Interessant wäre sicher auch zu erfragen, wie die Berichterstatter am Ende ihres Studiums oder im Vikariat rückblickend ihr Praktikum einschätzen würden. Und für das Thema wäre zudem wichtig gewesen zu erfahren, wie das Praktikum aus der Sicht derer zu bewerten ist, die das Studium zu verantworten haben. Gab es Impulse für den weiteren Lehrbetrieb, die den Praxisbezug möglicherweise auch für die Theoriearbeit des Studiums relevant werden ließen? Indirekt enthält die Arbeit schon die eine oder andere Antwort auf diese Fragen, aber es wäre hilfreich gewesen, sie ausgearbeitet zu sehen.

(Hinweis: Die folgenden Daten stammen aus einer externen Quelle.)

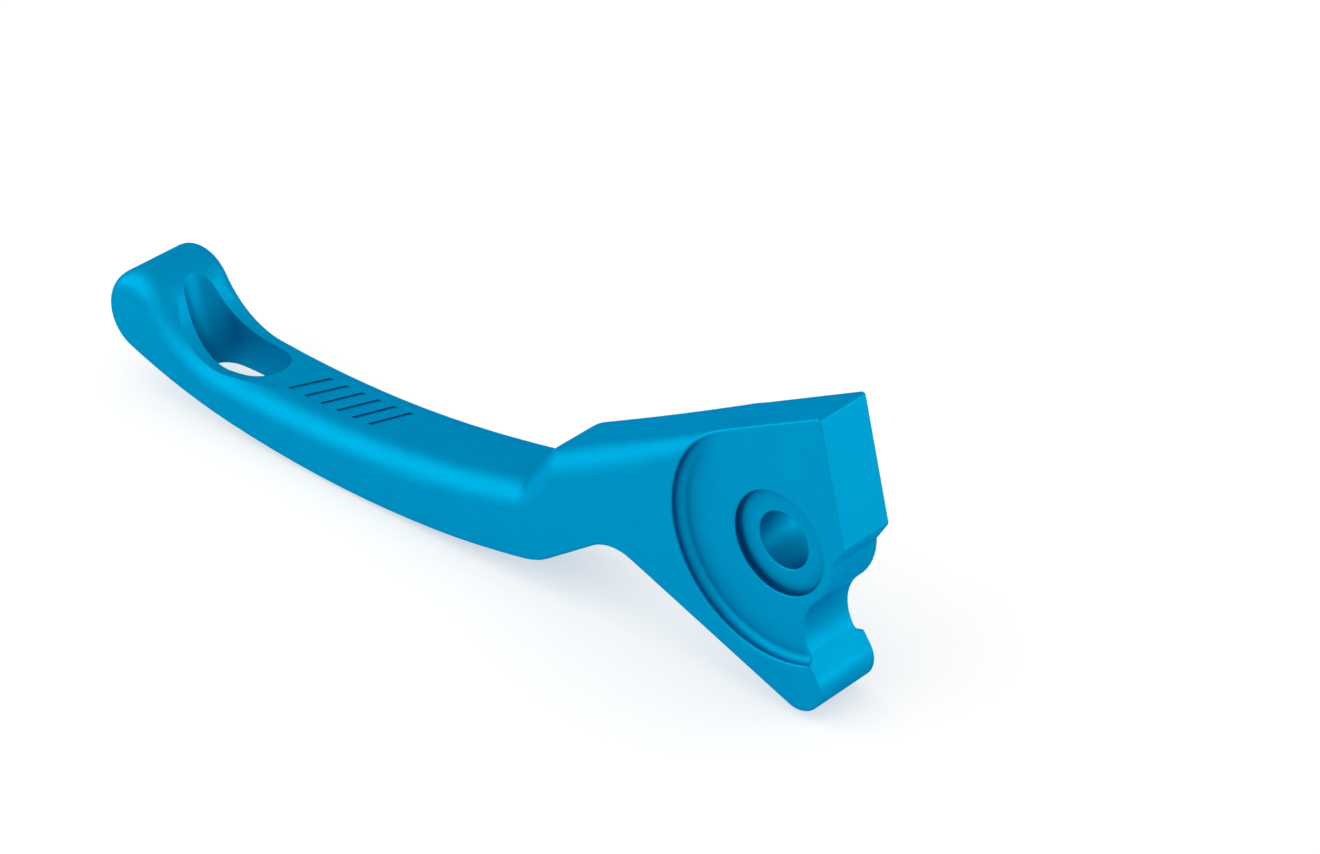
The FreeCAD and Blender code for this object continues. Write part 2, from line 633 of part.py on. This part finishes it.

Ein gewisser Mangel der Arbeit aus meiner Sicht (aber das ist vielleicht schon eine theologische Standortfrage) ist die zu schmal geratene Reflexion auf das "Subjekt des Theologen". So wichtig das künftige Berufsfeld, also auch vor allem der Kontakt mit der Gemeinde für das Studium der Theologie ist, der primäre Praxisbezug sollte die Person des Studierenden selbst sein, ihre biographischen und religiösen Erfahrungen, ihre Auseinandersetzung mit dem Glauben und den ihn zugrundeliegenden Traditionen, ihre Identifikation mit der kirchlichen Wirklichkeit und ihr Widerspruch zu ihr. Mit anderen Worten: Ein Schuß Pastoralpsychologie, wie sie in der Schule E.-R. Kiesows doch nahegelegt wird, hätte der Arbeit recht gut getan. Nichtsdestotrotz: Der Vf. hat eine Studie vorgelegt, die der Fundierung und Förderung der Diskussion um die Theologenausbildung dient. Er hat dafür gesorgt, daß das Thema Praxisbezug im Gespräch bleibt. Dafür ist ihm zu danken.